[start]

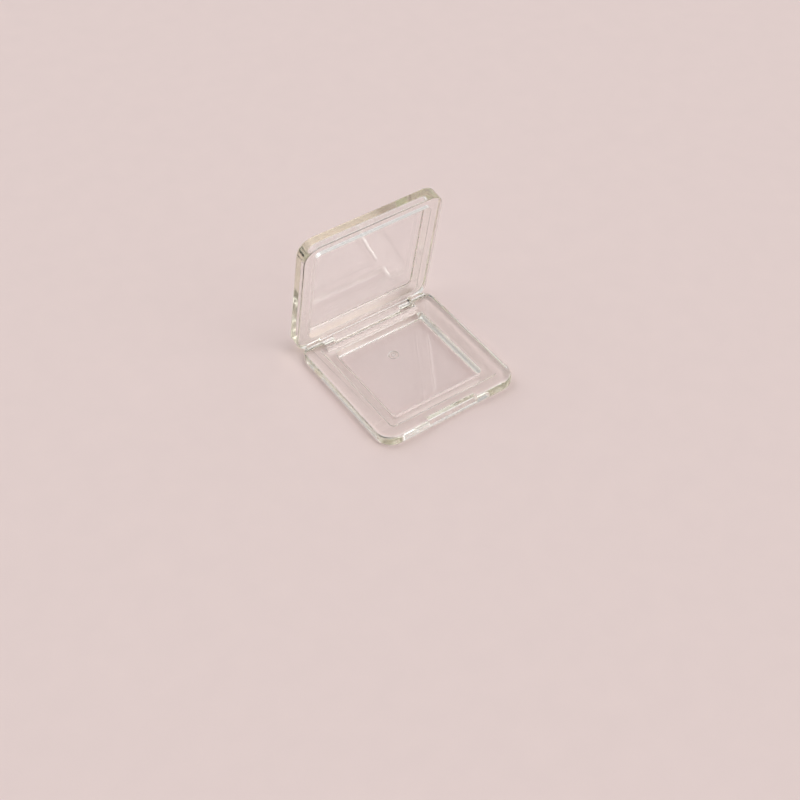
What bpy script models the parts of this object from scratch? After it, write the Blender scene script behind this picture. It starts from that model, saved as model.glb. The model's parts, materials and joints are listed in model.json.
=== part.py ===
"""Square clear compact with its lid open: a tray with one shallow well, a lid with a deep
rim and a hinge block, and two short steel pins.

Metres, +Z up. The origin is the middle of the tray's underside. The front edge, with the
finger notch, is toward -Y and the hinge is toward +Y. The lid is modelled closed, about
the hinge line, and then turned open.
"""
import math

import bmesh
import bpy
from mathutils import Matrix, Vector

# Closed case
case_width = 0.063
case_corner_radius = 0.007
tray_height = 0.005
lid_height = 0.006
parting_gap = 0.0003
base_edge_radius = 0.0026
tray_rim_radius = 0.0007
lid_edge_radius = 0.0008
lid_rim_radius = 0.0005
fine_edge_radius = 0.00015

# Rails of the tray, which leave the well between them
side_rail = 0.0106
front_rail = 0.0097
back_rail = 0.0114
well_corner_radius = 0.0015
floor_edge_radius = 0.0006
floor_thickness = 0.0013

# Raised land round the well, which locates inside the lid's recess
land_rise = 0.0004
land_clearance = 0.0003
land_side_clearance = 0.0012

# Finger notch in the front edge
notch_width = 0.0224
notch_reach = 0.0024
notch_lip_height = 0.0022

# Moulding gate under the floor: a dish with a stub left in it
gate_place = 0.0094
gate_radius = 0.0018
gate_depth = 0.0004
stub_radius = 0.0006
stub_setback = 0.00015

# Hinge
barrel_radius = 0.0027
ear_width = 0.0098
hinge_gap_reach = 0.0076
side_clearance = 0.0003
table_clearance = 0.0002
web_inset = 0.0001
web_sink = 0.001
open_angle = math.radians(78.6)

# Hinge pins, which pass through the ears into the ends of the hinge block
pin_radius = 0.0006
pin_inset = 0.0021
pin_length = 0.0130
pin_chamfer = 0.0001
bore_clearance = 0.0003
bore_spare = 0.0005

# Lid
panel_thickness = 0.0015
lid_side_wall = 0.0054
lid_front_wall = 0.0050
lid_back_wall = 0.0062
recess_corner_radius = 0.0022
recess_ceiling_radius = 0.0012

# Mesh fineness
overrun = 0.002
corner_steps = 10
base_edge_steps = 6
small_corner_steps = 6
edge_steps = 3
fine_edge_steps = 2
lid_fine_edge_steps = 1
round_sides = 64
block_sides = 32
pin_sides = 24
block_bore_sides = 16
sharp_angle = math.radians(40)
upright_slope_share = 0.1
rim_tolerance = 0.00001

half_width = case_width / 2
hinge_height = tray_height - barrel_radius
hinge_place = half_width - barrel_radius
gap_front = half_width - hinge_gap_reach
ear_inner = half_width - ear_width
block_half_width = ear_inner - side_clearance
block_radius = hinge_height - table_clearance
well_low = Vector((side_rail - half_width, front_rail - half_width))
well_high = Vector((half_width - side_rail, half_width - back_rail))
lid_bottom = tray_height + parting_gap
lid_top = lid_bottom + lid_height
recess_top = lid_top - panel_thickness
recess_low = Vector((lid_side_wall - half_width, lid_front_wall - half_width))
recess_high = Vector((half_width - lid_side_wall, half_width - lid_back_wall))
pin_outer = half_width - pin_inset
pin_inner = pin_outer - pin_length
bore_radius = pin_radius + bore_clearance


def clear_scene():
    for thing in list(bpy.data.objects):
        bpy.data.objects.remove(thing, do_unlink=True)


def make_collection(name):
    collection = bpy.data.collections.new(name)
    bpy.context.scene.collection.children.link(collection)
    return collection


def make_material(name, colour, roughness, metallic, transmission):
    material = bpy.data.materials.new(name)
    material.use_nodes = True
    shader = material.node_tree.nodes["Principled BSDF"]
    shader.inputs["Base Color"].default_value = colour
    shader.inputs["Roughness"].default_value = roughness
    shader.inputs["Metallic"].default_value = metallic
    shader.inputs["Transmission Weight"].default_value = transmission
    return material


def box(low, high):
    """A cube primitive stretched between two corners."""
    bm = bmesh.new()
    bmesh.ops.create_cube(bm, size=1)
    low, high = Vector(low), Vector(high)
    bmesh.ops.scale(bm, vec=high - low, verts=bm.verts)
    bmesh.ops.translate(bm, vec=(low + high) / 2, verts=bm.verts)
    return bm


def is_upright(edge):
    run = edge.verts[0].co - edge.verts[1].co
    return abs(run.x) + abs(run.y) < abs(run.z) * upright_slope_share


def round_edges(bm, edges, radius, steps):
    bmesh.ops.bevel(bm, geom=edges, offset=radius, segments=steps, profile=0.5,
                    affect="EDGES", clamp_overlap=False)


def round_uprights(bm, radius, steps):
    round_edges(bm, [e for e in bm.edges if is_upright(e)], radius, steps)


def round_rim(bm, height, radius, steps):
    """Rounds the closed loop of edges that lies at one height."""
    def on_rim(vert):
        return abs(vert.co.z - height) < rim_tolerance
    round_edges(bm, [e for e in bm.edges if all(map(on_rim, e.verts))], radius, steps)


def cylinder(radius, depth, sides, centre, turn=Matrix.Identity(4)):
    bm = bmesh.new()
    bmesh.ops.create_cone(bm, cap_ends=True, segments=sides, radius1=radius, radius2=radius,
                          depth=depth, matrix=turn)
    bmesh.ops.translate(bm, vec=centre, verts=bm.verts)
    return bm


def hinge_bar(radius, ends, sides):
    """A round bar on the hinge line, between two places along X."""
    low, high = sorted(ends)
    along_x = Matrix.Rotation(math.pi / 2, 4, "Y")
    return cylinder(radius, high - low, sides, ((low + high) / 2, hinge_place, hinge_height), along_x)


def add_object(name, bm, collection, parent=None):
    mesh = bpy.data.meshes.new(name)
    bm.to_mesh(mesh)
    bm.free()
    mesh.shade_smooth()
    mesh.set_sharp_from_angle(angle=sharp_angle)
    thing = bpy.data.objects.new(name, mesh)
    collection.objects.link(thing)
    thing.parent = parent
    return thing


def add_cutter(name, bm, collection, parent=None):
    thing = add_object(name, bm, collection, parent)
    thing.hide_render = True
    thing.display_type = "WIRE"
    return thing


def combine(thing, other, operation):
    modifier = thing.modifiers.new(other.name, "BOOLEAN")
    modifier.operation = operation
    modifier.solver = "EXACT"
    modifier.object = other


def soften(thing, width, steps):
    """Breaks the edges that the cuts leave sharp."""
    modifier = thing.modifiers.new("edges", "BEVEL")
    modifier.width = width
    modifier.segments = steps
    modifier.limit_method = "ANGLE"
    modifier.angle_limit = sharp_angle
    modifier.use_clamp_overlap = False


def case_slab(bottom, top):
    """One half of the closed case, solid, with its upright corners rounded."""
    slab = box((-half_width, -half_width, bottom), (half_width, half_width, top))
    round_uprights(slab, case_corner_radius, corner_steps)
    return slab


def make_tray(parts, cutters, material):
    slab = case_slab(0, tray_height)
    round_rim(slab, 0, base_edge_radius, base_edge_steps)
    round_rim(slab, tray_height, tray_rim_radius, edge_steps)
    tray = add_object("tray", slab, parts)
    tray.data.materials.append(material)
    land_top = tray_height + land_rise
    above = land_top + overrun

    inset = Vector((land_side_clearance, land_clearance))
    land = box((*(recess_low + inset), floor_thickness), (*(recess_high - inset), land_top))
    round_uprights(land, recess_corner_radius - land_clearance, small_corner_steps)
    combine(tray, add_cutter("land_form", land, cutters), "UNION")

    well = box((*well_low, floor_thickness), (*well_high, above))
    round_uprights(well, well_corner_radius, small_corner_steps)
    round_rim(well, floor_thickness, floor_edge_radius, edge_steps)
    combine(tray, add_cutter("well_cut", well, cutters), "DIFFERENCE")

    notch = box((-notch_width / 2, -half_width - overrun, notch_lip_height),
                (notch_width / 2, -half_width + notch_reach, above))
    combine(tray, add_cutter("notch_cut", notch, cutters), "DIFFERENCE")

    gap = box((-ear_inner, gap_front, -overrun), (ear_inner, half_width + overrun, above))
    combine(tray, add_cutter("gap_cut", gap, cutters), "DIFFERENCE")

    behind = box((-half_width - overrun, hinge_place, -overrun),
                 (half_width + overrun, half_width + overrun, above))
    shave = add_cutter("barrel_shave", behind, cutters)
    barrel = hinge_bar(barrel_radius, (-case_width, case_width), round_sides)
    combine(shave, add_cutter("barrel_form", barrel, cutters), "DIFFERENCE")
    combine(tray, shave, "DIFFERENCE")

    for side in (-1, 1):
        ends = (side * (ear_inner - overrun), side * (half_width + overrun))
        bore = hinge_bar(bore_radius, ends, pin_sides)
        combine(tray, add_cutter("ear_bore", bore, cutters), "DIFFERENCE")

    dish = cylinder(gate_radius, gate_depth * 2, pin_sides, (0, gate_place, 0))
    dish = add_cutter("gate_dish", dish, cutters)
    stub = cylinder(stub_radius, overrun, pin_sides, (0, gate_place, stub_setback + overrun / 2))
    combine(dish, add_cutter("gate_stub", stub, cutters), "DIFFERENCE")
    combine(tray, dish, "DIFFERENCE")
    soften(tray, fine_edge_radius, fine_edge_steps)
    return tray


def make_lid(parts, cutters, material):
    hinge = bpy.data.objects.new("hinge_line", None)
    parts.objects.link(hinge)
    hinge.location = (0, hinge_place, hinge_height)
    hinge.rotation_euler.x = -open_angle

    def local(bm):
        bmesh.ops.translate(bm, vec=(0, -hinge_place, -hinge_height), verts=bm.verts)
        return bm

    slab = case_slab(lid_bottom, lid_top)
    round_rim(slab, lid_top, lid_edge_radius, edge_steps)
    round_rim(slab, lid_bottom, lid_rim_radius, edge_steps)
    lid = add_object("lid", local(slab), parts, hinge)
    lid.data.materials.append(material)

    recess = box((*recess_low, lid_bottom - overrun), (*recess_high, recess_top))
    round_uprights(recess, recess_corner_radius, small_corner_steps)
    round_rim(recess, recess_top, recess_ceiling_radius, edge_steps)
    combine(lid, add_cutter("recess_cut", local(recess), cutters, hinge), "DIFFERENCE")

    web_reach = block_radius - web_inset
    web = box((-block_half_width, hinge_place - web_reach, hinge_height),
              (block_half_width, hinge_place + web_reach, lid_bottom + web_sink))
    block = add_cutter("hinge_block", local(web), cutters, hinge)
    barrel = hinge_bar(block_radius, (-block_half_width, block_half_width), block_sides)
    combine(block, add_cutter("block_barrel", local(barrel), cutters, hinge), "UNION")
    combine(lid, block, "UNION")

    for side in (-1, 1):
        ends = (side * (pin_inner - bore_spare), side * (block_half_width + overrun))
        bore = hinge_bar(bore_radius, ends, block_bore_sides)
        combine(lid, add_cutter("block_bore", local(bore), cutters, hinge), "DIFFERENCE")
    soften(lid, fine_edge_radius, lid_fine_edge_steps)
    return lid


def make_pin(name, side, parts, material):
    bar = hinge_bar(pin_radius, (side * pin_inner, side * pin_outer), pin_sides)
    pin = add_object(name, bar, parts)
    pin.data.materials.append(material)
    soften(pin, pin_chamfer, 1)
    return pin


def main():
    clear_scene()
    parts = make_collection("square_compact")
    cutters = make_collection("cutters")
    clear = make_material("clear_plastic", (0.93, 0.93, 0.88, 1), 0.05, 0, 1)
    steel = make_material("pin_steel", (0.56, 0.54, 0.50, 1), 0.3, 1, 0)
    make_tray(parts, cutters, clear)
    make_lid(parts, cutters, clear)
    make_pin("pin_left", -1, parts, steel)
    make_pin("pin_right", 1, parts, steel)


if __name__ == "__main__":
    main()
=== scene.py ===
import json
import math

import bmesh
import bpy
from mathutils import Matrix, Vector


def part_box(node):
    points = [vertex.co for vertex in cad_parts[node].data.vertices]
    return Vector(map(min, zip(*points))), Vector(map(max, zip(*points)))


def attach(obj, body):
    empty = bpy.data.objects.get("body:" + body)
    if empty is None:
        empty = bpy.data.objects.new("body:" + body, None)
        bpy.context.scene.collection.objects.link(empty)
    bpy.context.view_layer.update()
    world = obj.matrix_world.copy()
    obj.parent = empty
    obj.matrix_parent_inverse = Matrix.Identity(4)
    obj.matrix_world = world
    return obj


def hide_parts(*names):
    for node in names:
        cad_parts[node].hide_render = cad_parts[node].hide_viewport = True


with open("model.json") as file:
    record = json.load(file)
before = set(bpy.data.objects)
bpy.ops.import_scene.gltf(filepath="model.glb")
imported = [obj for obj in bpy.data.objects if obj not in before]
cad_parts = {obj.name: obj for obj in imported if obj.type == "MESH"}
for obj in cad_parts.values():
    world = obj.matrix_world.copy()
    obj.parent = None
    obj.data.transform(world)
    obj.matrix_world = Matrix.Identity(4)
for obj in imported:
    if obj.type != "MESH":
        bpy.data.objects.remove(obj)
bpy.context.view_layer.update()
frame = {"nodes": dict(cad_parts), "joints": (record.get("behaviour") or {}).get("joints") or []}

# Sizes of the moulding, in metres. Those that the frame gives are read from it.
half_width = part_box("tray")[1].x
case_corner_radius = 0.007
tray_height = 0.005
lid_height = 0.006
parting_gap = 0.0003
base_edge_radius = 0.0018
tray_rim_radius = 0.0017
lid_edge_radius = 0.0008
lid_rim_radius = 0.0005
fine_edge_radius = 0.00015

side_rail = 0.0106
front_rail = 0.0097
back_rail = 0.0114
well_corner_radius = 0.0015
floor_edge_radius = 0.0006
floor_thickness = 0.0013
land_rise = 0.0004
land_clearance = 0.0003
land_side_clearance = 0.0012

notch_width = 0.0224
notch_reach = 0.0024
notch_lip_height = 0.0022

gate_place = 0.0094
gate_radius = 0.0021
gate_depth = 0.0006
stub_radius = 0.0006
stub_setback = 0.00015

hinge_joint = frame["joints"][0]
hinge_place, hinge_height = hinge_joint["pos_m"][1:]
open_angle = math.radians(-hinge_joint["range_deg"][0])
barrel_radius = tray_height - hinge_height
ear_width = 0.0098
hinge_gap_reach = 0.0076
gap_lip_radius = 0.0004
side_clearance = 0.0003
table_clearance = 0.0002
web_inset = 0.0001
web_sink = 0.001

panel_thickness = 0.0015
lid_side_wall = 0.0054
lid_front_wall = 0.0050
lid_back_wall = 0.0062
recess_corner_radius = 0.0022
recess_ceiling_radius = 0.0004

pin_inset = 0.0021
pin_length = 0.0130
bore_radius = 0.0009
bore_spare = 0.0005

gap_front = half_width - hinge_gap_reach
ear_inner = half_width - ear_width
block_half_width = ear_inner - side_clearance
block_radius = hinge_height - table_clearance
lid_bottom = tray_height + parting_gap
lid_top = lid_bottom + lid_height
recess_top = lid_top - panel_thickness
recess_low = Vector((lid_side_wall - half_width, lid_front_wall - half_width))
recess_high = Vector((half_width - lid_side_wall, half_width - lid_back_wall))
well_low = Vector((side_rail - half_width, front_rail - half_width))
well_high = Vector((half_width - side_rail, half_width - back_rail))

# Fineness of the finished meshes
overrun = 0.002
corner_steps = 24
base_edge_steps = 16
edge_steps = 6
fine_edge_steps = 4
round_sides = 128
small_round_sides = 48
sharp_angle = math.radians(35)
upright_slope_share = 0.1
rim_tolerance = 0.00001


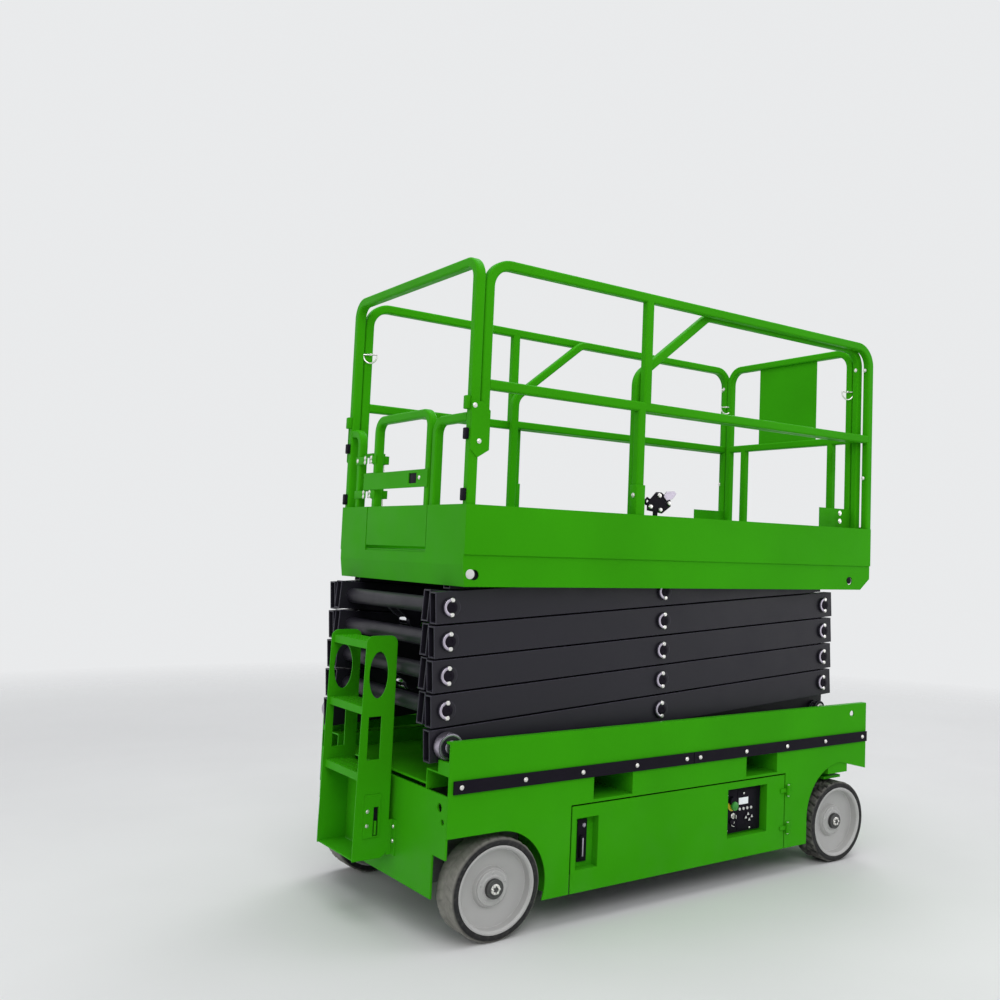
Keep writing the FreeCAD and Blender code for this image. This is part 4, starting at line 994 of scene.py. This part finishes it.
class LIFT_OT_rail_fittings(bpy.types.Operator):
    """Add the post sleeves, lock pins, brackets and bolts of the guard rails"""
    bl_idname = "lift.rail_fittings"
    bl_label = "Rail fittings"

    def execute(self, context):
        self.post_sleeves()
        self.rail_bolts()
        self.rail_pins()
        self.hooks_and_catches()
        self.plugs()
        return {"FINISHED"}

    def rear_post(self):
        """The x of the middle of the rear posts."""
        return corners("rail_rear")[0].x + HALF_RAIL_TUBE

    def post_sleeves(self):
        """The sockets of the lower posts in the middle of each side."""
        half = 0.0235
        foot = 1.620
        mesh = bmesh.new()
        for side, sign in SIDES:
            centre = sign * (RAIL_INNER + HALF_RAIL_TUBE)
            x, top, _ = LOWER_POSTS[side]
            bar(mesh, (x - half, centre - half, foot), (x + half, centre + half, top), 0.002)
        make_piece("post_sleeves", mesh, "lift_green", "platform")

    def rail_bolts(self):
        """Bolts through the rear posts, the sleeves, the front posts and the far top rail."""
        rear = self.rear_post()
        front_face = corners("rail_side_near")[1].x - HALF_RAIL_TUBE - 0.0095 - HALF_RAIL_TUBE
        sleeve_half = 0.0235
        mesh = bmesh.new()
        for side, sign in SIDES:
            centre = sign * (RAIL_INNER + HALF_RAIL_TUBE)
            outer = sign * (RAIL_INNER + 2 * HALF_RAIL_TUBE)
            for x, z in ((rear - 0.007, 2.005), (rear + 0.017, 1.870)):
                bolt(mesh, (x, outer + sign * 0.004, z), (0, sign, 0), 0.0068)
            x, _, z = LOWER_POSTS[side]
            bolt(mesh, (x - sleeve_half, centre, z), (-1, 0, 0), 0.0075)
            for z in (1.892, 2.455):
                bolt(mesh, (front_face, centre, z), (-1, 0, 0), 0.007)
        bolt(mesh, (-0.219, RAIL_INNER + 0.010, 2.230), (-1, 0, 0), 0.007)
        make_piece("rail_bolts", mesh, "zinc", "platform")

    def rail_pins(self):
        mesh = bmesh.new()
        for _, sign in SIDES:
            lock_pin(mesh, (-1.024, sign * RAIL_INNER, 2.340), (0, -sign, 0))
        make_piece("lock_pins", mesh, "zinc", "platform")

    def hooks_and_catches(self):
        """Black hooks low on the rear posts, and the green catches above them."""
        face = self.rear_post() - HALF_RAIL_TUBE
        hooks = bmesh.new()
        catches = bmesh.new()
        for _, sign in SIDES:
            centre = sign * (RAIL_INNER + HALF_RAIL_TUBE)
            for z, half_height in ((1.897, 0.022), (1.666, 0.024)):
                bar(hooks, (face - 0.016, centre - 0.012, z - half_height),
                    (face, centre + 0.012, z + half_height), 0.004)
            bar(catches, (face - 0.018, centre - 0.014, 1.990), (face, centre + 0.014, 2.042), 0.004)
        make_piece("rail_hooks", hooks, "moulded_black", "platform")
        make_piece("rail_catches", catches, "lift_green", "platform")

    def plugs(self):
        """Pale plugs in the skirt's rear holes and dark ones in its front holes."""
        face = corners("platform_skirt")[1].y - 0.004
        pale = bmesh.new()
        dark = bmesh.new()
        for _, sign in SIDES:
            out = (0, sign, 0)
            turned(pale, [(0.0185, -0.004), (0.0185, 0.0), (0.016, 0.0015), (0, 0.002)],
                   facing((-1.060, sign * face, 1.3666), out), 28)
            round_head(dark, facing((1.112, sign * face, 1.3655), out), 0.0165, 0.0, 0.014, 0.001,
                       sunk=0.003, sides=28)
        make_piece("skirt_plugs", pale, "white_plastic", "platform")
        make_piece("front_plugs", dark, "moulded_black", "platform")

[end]

Give back exactly the stretch that opens on the line with "-1, parts, steel)" and closes on the line with "bpy.context.scene.collection.objects.link(empty)".

    make_pin("pin_left", -1, parts, steel)
    make_pin("pin_right", 1, parts, steel)


if __name__ == "__main__":
    main()
=== scene.py ===
import json
import math

import bmesh
import bpy
from mathutils import Matrix, Vector


def part_box(node):
    points = [vertex.co for vertex in cad_parts[node].data.vertices]
    return Vector(map(min, zip(*points))), Vector(map(max, zip(*points)))


def attach(obj, body):
    empty = bpy.data.objects.get("body:" + body)
    if empty is None:
        empty = bpy.data.objects.new("body:" + body, None)
        bpy.context.scene.collection.objects.link(empty)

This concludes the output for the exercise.